# Supplied data
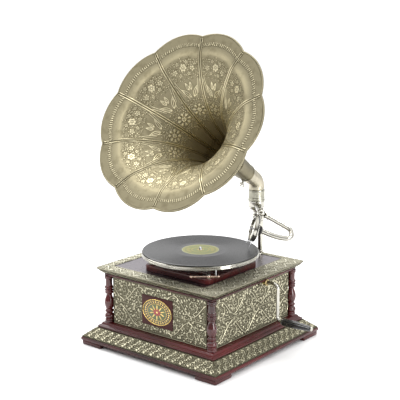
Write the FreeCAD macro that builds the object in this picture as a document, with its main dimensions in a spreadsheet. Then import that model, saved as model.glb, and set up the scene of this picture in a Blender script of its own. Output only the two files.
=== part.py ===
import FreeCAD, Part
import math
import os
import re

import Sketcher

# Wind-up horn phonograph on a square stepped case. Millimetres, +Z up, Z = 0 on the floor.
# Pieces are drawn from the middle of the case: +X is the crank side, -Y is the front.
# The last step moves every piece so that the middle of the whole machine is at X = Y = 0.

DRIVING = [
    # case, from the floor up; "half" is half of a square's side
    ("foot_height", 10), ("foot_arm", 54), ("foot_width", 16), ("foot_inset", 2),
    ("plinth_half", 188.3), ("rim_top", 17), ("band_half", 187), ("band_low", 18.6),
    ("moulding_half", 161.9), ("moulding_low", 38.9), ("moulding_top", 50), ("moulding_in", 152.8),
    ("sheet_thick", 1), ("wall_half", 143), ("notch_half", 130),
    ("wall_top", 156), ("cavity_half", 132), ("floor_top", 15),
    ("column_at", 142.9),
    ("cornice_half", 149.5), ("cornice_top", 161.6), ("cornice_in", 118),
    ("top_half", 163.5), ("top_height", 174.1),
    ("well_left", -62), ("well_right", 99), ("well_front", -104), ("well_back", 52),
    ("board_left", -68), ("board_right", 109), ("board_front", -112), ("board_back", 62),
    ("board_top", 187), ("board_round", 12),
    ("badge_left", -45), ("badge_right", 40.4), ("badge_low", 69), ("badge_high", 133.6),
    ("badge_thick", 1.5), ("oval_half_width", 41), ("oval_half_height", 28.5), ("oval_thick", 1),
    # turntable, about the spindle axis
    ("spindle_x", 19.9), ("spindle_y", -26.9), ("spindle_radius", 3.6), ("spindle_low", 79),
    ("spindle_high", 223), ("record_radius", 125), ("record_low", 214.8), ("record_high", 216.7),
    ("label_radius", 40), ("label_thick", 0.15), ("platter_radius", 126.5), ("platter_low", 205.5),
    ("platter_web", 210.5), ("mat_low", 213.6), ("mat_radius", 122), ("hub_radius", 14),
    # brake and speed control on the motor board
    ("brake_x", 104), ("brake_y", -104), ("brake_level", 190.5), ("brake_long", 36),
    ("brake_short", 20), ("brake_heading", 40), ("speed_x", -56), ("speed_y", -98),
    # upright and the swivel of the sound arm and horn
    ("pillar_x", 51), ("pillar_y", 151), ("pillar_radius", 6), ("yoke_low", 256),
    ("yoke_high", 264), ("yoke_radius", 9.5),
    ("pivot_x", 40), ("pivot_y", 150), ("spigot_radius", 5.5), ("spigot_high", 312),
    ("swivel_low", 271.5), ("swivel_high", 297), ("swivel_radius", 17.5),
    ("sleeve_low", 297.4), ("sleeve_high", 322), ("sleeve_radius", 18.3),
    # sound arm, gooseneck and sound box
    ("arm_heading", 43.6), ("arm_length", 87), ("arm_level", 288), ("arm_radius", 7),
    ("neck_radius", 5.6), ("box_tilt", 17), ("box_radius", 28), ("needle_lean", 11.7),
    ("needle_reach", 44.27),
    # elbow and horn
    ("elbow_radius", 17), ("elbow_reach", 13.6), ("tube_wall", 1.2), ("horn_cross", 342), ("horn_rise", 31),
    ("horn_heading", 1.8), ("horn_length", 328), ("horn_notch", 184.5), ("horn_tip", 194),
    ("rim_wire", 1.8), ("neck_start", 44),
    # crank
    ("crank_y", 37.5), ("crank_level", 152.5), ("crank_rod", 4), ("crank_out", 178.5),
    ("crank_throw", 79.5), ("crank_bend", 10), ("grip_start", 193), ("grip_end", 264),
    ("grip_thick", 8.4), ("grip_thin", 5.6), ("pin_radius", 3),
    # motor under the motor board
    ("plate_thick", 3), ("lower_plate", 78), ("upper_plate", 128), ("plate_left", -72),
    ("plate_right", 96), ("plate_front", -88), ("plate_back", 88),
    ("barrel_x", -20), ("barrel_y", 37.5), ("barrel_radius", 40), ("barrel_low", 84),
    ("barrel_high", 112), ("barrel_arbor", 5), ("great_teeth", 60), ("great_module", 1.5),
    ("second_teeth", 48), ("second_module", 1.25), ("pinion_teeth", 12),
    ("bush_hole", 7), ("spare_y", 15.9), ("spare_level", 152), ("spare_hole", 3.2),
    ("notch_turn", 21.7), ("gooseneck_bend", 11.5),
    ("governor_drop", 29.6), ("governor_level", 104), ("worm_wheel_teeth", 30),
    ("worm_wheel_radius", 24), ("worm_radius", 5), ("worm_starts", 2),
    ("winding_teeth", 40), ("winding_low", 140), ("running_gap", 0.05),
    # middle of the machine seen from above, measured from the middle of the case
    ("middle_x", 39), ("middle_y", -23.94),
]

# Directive
Return exactly the lines from the beginning of the data above through the one containing "# The last step", please. Include both end lines and add nothing else.

# Written solution
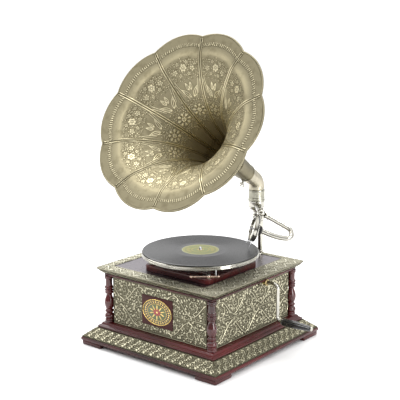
Write the FreeCAD macro that builds the object in this picture as a document, with its main dimensions in a spreadsheet. Then import that model, saved as model.glb, and set up the scene of this picture in a Blender script of its own. Output only the two files.
=== part.py ===
import FreeCAD, Part
import math
import os
import re

import Sketcher

# Wind-up horn phonograph on a square stepped case. Millimetres, +Z up, Z = 0 on the floor.
# Pieces are drawn from the middle of the case: +X is the crank side, -Y is the front.
# The last step moves every piece so that the middle of the whole machine is at X = Y = 0.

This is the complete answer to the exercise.